GOAL:
Set down only the lines running from the one with "cad_parts[node].hide_render = cad_parts[node].hide_viewport" to the one with "tones, named as", both lines included, exactly as they stand, please.

DATA EXTRACT:
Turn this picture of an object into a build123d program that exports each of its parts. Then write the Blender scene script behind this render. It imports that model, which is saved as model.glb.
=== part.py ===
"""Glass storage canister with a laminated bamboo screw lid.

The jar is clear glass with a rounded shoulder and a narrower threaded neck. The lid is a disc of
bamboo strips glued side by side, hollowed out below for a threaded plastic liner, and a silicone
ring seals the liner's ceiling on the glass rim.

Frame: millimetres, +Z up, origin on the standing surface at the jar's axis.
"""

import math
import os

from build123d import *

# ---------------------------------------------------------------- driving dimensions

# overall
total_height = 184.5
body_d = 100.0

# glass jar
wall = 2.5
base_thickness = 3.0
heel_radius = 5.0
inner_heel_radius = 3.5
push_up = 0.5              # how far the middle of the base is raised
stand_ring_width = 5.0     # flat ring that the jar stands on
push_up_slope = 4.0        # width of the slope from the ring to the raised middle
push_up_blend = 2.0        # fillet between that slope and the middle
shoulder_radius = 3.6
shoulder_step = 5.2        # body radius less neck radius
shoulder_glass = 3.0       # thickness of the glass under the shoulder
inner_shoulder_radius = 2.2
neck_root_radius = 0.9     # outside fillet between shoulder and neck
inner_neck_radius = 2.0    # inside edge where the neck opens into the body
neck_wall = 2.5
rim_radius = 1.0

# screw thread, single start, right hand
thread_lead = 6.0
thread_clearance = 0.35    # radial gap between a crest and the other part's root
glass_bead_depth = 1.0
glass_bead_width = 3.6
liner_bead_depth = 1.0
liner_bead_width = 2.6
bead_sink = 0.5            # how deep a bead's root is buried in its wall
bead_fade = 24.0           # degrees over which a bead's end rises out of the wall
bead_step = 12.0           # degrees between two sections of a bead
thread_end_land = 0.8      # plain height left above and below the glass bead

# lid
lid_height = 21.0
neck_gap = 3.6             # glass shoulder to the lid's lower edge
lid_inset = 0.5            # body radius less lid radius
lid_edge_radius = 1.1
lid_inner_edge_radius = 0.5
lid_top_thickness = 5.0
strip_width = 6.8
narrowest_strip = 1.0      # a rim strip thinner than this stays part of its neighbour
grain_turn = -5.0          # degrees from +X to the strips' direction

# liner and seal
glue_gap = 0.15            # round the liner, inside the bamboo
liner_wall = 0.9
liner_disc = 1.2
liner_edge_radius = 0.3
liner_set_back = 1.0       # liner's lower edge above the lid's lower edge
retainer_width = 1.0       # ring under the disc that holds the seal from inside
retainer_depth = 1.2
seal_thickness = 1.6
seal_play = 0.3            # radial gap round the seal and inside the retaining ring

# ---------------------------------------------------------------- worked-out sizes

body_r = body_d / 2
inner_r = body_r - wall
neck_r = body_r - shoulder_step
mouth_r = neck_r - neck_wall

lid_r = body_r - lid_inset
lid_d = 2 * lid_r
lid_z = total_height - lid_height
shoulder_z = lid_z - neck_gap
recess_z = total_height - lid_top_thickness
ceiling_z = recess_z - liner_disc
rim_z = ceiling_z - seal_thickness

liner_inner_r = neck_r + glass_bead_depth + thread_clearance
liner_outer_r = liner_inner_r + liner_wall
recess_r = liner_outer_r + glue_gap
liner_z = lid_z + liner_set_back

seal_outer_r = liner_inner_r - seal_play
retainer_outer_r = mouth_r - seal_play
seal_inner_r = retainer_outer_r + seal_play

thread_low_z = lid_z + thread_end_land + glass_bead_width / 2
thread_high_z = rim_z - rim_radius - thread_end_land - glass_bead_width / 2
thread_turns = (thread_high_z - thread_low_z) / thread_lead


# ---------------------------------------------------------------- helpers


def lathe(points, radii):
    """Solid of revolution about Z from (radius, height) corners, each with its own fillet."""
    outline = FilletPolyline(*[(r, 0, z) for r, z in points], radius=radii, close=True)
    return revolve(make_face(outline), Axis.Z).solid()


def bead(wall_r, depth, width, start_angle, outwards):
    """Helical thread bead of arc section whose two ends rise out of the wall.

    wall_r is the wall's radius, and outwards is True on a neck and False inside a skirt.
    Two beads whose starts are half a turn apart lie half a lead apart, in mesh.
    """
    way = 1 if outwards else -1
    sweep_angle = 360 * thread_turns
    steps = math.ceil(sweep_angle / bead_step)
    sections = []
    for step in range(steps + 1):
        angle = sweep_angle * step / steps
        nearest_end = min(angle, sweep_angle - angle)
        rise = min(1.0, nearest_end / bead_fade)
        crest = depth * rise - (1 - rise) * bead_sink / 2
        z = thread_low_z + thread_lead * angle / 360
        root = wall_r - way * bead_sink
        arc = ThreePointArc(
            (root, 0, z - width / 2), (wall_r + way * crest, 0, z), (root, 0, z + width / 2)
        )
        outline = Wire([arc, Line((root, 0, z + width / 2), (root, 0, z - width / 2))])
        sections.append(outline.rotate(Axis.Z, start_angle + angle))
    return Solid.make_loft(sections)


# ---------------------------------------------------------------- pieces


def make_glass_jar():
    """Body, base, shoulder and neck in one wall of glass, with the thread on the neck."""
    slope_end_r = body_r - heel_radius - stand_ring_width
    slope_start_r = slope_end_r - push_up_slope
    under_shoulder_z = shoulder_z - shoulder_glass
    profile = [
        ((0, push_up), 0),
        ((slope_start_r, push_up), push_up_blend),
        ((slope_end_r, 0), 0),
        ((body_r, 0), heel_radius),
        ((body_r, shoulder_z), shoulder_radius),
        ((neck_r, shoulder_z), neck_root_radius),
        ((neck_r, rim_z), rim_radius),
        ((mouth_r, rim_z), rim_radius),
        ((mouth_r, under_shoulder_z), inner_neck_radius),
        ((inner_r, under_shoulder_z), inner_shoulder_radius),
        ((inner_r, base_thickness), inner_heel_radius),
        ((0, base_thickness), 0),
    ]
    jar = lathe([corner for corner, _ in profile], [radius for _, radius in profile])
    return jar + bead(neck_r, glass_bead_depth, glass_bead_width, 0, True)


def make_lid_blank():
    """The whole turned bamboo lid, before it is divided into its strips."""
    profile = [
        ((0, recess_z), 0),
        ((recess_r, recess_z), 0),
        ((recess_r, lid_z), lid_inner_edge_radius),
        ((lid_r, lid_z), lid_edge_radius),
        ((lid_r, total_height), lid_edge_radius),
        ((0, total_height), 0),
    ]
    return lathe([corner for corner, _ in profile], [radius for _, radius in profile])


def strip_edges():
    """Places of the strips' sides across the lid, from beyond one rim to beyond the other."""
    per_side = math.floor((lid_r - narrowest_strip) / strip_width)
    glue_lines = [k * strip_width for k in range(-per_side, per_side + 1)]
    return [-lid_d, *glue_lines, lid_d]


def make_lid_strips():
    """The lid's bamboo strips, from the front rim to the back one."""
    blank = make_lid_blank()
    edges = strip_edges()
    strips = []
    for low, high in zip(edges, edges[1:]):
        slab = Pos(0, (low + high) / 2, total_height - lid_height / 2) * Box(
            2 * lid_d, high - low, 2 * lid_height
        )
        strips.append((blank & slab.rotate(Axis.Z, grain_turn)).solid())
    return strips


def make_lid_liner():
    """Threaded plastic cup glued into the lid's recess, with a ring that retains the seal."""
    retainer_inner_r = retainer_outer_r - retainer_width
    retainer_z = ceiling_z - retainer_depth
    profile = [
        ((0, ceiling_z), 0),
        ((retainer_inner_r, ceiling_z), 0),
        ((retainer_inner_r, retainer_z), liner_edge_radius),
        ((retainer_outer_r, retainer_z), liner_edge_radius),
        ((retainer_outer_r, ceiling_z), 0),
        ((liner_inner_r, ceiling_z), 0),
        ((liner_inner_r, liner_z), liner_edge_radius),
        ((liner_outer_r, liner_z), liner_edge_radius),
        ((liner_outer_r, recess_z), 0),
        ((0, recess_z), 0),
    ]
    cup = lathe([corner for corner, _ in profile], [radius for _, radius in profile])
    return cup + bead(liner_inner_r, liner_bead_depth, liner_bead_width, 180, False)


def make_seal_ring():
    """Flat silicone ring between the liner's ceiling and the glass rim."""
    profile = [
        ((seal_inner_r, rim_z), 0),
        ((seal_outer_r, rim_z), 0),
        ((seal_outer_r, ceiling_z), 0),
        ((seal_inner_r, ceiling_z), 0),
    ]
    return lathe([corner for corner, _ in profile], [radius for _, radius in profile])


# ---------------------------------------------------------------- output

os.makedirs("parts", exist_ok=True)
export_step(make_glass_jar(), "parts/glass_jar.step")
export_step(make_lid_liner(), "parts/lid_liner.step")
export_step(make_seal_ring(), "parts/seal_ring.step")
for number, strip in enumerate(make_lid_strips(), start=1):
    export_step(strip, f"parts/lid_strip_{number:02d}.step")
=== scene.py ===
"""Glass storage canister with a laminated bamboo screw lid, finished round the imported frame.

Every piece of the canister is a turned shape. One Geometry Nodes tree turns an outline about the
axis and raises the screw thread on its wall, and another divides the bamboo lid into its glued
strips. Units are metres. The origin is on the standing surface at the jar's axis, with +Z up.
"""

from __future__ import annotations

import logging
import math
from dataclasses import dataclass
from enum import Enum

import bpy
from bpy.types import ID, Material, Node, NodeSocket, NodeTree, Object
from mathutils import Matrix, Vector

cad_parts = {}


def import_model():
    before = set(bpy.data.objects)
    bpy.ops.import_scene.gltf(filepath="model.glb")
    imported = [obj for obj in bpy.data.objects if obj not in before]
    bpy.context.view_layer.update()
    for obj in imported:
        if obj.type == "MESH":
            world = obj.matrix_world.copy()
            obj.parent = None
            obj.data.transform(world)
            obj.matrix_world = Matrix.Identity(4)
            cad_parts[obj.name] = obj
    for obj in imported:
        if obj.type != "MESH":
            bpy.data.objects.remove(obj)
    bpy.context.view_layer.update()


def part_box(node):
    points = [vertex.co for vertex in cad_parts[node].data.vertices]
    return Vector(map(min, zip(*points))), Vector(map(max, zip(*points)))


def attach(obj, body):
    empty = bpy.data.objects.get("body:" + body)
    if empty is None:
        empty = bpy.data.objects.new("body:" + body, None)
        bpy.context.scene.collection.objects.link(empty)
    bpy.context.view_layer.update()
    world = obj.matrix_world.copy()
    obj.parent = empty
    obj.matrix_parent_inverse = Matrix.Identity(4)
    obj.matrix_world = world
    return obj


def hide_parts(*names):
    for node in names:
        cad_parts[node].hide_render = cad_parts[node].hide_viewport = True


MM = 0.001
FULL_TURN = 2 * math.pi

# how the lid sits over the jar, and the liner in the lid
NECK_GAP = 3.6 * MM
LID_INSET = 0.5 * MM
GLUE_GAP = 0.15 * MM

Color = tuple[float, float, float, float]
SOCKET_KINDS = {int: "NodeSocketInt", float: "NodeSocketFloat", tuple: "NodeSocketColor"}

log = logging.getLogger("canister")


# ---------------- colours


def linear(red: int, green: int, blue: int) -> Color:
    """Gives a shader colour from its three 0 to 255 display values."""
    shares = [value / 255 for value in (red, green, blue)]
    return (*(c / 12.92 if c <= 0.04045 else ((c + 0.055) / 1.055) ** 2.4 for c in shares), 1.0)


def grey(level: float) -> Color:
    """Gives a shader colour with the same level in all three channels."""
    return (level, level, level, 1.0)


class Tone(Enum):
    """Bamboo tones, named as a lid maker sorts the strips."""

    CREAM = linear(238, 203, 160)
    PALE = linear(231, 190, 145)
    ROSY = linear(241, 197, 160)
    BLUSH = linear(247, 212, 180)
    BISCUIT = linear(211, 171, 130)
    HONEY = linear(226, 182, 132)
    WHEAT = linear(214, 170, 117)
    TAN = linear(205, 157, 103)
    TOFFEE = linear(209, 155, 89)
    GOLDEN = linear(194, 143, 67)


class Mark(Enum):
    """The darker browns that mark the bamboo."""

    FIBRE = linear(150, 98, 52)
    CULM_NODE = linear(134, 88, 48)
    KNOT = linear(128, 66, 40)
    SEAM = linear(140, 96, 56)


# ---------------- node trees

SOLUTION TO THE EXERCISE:
        cad_parts[node].hide_render = cad_parts[node].hide_viewport = True


MM = 0.001
FULL_TURN = 2 * math.pi

# how the lid sits over the jar, and the liner in the lid
NECK_GAP = 3.6 * MM
LID_INSET = 0.5 * MM
GLUE_GAP = 0.15 * MM

Color = tuple[float, float, float, float]
SOCKET_KINDS = {int: "NodeSocketInt", float: "NodeSocketFloat", tuple: "NodeSocketColor"}

log = logging.getLogger("canister")


# ---------------- colours


def linear(red: int, green: int, blue: int) -> Color:
    """Gives a shader colour from its three 0 to 255 display values."""
    shares = [value / 255 for value in (red, green, blue)]
    return (*(c / 12.92 if c <= 0.04045 else ((c + 0.055) / 1.055) ** 2.4 for c in shares), 1.0)


def grey(level: float) -> Color:
    """Gives a shader colour with the same level in all three channels."""
    return (level, level, level, 1.0)


class Tone(Enum):
    """Bamboo tones, named as a lid maker sorts the strips."""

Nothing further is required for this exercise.